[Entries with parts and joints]
────────────────

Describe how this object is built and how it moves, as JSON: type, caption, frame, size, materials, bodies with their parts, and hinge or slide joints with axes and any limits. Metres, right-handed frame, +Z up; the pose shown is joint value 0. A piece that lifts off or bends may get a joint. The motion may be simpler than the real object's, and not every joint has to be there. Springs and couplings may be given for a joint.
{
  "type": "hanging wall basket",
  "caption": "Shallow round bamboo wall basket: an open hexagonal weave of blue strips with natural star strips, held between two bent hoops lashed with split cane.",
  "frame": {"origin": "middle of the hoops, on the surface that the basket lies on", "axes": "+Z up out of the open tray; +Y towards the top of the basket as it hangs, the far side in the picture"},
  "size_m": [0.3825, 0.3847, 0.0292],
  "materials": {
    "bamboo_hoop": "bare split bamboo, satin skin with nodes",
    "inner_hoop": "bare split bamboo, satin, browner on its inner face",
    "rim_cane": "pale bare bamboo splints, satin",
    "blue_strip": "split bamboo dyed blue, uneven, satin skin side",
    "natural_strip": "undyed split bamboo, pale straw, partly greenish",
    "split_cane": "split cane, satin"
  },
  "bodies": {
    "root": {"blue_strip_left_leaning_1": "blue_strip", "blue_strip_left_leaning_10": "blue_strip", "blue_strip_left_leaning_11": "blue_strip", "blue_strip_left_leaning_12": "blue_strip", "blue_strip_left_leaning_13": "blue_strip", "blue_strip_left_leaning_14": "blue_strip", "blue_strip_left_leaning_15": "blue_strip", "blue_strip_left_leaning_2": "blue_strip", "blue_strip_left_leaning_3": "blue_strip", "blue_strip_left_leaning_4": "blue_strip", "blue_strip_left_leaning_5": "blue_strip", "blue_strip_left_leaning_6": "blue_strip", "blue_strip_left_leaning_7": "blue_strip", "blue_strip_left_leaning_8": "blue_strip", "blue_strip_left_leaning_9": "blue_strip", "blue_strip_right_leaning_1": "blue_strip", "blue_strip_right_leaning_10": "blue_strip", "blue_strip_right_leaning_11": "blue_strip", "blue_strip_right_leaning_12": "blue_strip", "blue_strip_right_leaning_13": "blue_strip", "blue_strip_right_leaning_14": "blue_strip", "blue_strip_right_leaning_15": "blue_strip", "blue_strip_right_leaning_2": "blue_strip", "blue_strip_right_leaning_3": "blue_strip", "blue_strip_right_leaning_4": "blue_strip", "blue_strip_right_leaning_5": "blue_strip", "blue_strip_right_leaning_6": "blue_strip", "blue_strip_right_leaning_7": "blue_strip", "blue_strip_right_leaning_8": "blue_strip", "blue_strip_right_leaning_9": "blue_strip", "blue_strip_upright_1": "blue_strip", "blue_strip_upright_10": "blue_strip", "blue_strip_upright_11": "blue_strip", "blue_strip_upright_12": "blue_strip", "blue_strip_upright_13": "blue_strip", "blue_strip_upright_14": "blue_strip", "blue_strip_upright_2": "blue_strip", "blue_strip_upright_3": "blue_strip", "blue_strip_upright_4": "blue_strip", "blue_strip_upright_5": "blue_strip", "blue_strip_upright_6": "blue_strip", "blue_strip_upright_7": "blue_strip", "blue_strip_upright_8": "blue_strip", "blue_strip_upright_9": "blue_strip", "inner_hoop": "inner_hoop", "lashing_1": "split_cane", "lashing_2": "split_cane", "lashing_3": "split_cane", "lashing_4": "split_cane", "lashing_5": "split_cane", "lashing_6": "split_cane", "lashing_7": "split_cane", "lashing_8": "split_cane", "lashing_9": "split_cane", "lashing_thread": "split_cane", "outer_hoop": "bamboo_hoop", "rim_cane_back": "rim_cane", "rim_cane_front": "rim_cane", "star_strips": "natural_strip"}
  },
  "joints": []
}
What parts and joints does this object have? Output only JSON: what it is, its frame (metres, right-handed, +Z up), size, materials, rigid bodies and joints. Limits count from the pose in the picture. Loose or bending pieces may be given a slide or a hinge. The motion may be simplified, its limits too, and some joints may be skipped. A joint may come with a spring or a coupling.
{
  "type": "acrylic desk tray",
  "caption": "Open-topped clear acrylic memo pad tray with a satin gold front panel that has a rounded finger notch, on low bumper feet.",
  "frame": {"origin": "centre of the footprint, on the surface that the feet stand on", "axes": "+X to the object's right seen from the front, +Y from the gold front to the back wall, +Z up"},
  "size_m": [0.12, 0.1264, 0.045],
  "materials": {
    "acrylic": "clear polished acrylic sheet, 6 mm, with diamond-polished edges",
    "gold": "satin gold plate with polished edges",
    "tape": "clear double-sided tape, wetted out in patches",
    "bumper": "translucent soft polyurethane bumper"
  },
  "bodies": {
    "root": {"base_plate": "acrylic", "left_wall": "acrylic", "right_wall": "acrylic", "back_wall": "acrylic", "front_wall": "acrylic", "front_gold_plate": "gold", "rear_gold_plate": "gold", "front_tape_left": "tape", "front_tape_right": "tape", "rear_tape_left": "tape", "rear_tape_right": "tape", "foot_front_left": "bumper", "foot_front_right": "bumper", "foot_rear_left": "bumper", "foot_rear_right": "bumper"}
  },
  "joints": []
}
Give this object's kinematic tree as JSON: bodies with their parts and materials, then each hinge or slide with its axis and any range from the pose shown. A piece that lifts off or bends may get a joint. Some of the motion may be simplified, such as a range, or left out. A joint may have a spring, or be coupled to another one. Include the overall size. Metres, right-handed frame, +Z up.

────────────────

*SET EXERCISE:* Write the material out again word for word.

*EXPECTED ANSWER:*
Describe how this object is built and how it moves, as JSON: type, caption, frame, size, materials, bodies with their parts, and hinge or slide joints with axes and any limits. Metres, right-handed frame, +Z up; the pose shown is joint value 0. A piece that lifts off or bends may get a joint. The motion may be simpler than the real object's, and not every joint has to be there. Springs and couplings may be given for a joint.
{
  "type": "hanging wall basket",
  "caption": "Shallow round bamboo wall basket: an open hexagonal weave of blue strips with natural star strips, held between two bent hoops lashed with split cane.",
  "frame": {"origin": "middle of the hoops, on the surface that the basket lies on", "axes": "+Z up out of the open tray; +Y towards the top of the basket as it hangs, the far side in the picture"},
  "size_m": [0.3825, 0.3847, 0.0292],
  "materials": {
    "bamboo_hoop": "bare split bamboo, satin skin with nodes",
    "inner_hoop": "bare split bamboo, satin, browner on its inner face",
    "rim_cane": "pale bare bamboo splints, satin",
    "blue_strip": "split bamboo dyed blue, uneven, satin skin side",
    "natural_strip": "undyed split bamboo, pale straw, partly greenish",
    "split_cane": "split cane, satin"
  },
  "bodies": {
    "root": {"blue_strip_left_leaning_1": "blue_strip", "blue_strip_left_leaning_10": "blue_strip", "blue_strip_left_leaning_11": "blue_strip", "blue_strip_left_leaning_12": "blue_strip", "blue_strip_left_leaning_13": "blue_strip", "blue_strip_left_leaning_14": "blue_strip", "blue_strip_left_leaning_15": "blue_strip", "blue_strip_left_leaning_2": "blue_strip", "blue_strip_left_leaning_3": "blue_strip", "blue_strip_left_leaning_4": "blue_strip", "blue_strip_left_leaning_5": "blue_strip", "blue_strip_left_leaning_6": "blue_strip", "blue_strip_left_leaning_7": "blue_strip", "blue_strip_left_leaning_8": "blue_strip", "blue_strip_left_leaning_9": "blue_strip", "blue_strip_right_leaning_1": "blue_strip", "blue_strip_right_leaning_10": "blue_strip", "blue_strip_right_leaning_11": "blue_strip", "blue_strip_right_leaning_12": "blue_strip", "blue_strip_right_leaning_13": "blue_strip", "blue_strip_right_leaning_14": "blue_strip", "blue_strip_right_leaning_15": "blue_strip", "blue_strip_right_leaning_2": "blue_strip", "blue_strip_right_leaning_3": "blue_strip", "blue_strip_right_leaning_4": "blue_strip", "blue_strip_right_leaning_5": "blue_strip", "blue_strip_right_leaning_6": "blue_strip", "blue_strip_right_leaning_7": "blue_strip", "blue_strip_right_leaning_8": "blue_strip", "blue_strip_right_leaning_9": "blue_strip", "blue_strip_upright_1": "blue_strip", "blue_strip_upright_10": "blue_strip", "blue_strip_upright_11": "blue_strip", "blue_strip_upright_12": "blue_strip", "blue_strip_upright_13": "blue_strip", "blue_strip_upright_14": "blue_strip", "blue_strip_upright_2": "blue_strip", "blue_strip_upright_3": "blue_strip", "blue_strip_upright_4": "blue_strip", "blue_strip_upright_5": "blue_strip", "blue_strip_upright_6": "blue_strip", "blue_strip_upright_7": "blue_strip", "blue_strip_upright_8": "blue_strip", "blue_strip_upright_9": "blue_strip", "inner_hoop": "inner_hoop", "lashing_1": "split_cane", "lashing_2": "split_cane", "lashing_3": "split_cane", "lashing_4": "split_cane", "lashing_5": "split_cane", "lashing_6": "split_cane", "lashing_7": "split_cane", "lashing_8": "split_cane", "lashing_9": "split_cane", "lashing_thread": "split_cane", "outer_hoop": "bamboo_hoop", "rim_cane_back": "rim_cane", "rim_cane_front": "rim_cane", "star_strips": "natural_strip"}
  },
  "joints": []
}
What parts and joints does this object have? Output only JSON: what it is, its frame (metres, right-handed, +Z up), size, materials, rigid bodies and joints. Limits count from the pose in the picture. Loose or bending pieces may be given a slide or a hinge. The motion may be simplified, its limits too, and some joints may be skipped. A joint may come with a spring or a coupling.
{
  "type": "acrylic desk tray",
  "caption": "Open-topped clear acrylic memo pad tray with a satin gold front panel that has a rounded finger notch, on low bumper feet.",
  "frame": {"origin": "centre of the footprint, on the surface that the feet stand on", "axes": "+X to the object's right seen from the front, +Y from the gold front to the back wall, +Z up"},
  "size_m": [0.12, 0.1264, 0.045],
  "materials": {
    "acrylic": "clear polished acrylic sheet, 6 mm, with diamond-polished edges",
    "gold": "satin gold plate with polished edges",
    "tape": "clear double-sided tape, wetted out in patches",
    "bumper": "translucent soft polyurethane bumper"
  },
  "bodies": {
    "root": {"base_plate": "acrylic", "left_wall": "acrylic", "right_wall": "acrylic", "back_wall": "acrylic", "front_wall": "acrylic", "front_gold_plate": "gold", "rear_gold_plate": "gold", "front_tape_left": "tape", "front_tape_right": "tape", "rear_tape_left": "tape", "rear_tape_right": "tape", "foot_front_left": "bumper", "foot_front_right": "bumper", "foot_rear_left": "bumper", "foot_rear_right": "bumper"}
  },
  "joints": []
}
Give this object's kinematic tree as JSON: bodies with their parts and materials, then each hinge or slide with its axis and any range from the pose shown. A piece that lifts off or bends may get a joint. Some of the motion may be simplified, such as a range, or left out. A joint may have a spring, or be coupled to another one. Include the overall size. Metres, right-handed frame, +Z up.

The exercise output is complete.